The two most fancy and frequent words of the retail investment industry, i.e., Systematic Investment Plan (SIP) and Systematic Exit Plan (SEP), can apply to the farm too. Once you have designed your crop portfolio, it is critical to invest in those stocks (anchor crops) so that your cash flows are in line with your liquidity requirements. It helps you to avoid over-indebtedness. This farmer had mastered the art of planning. He had planned his cropping portfolio to give him a SEP from two months to two years. E.g., he started with the sowing of watermelon for which he started making an exit from the 60th day onwards to the planting of Malaysian Guava, where he would exit after two years. Additionally, he had planned three other crops that would yield produce in fixed intervals through the two years of harvesting Guava.

3. Hedging

Now so far, it looks like farming is too easy as long as the thumb rule was met. Well, it’s not so, and agriculture is too complicated an investment than any other in the world. The question is, “Did this farmer face any losses, or did he fail?” The answer is yes. He had lost his capsicum crop due to a pest attack; however, his loss was limited. Thankfully the pest that attacked was a capsicum specific pest. So the other vegetables were not affected by it. Thus the theory that multi-cropping is not just a way to keep your soil healthy or maximize your income from the farm, but is also a perfect way of hedging in this investment of farming. This hedging helps as income generation from the farm remains consistent throughout the tenure. It is crucial to think of hedge while you are building your portfolio, i.e., the number of crops, types of plants, and other such factors.

4. Transforming Farming to FMB (Family Managed Business)

What impressed me the most in this visit is this farmer’s ability to think beyond farming. Upon more interactions with him, he shared that while he holds a Diploma in Agriculture, his son is pursuing a Bachelor’s degree in Commerce and Accounting. He justified this collective decision with a rationale. He mentioned that while agriculture can be learned on the field over time, the most critical factor in pursuing farming as a business is financial accounting. He said that the next generation needs to master that aspect as he is not good at it. Next up was a surprise in the physical register where his son keeps track of all expenses on the agri-inputs and labor, harvesting plan, cash flows, and the next year’s crop planning. It was evident that this farmer has transformed his venture into an FMB with a clear vision for the upcoming generation.

5. Profitability & Sustainability

Though I was a little hesitant to discuss his business’s exact monetary calculations, the farmer was super excited to present his achievements through systematic farming.

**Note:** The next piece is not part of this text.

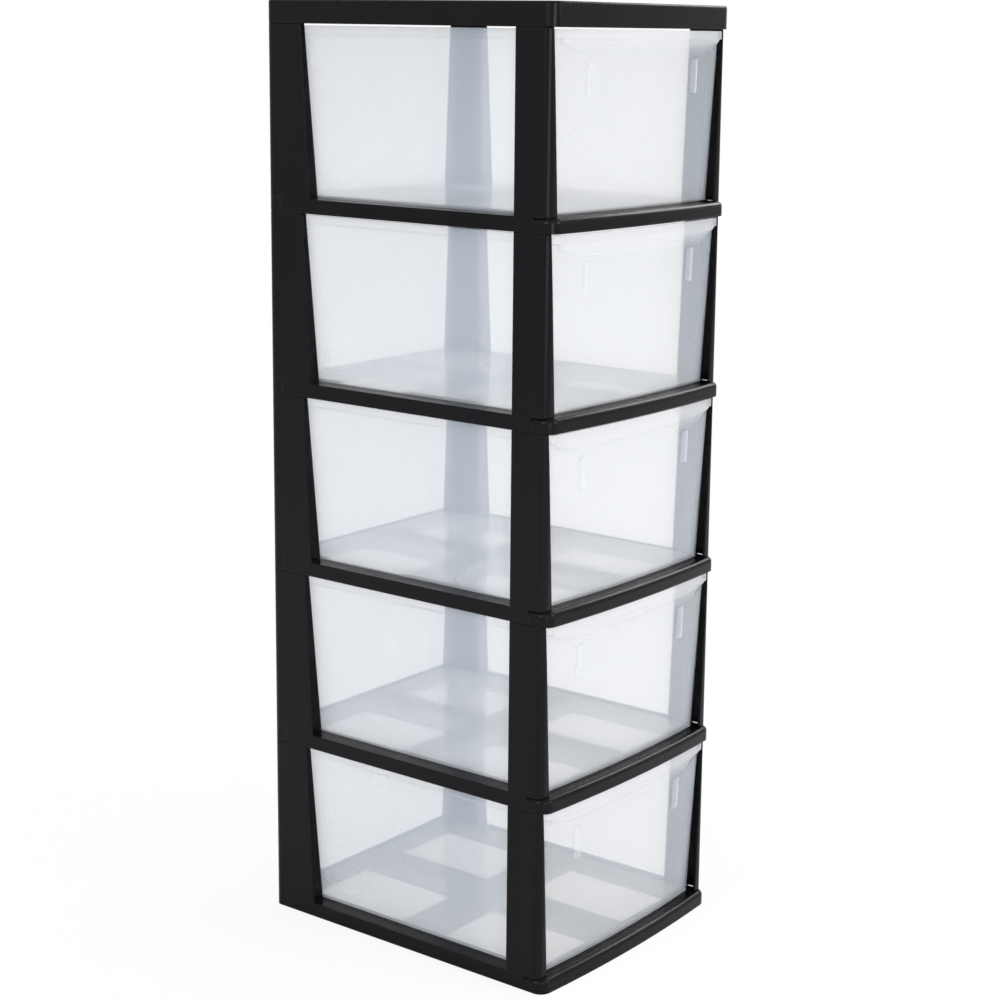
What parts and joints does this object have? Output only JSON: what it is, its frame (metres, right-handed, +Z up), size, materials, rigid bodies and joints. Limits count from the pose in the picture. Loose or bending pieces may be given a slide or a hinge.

Like any entrepreneur, he never believed in overnight success. He shared his wisdom and wished that farmers in India should refrain from putting all their eggs in one basket. It is typical of Indian farmers to observe fellow farmers earning good money through an anchor crop and blindly copying them. Farmers fail to understand that this herd mentality increases the supply, thereby leading to a price crash (we often read and hear the news of dumping harvest on the roads). Our farmer’s approach of maintaining a balanced portfolio ensures that he does not make lump sums overnight and lose it the next day. It helps him have profits and calculative losses, thereby enabling him to make steady and sustainable earnings through his farming venture.

Every day when our farmer visits his farm, he touches the soil in respect synonymous with the Indian tradition of touching the feet of parents and elders to pay your respect and seek blessings. Our farmer attributes his achievements in life to the grace of his farm, and that includes the purchase of an SUV for his kids.

After this visit, I could conclude that a successful farmer is no different than a VC, a retail investor, a startup founder, or an entrepreneur. Like them, farmers have to be innovative, careful, aggressive, and, last but not least, a visionary. Similar to the startup world, the farming community must take motivation from each other and become successful in their ‘ventures.’ Farming as an investment holds the potential to drive a significant change, as India is an agrarian nation.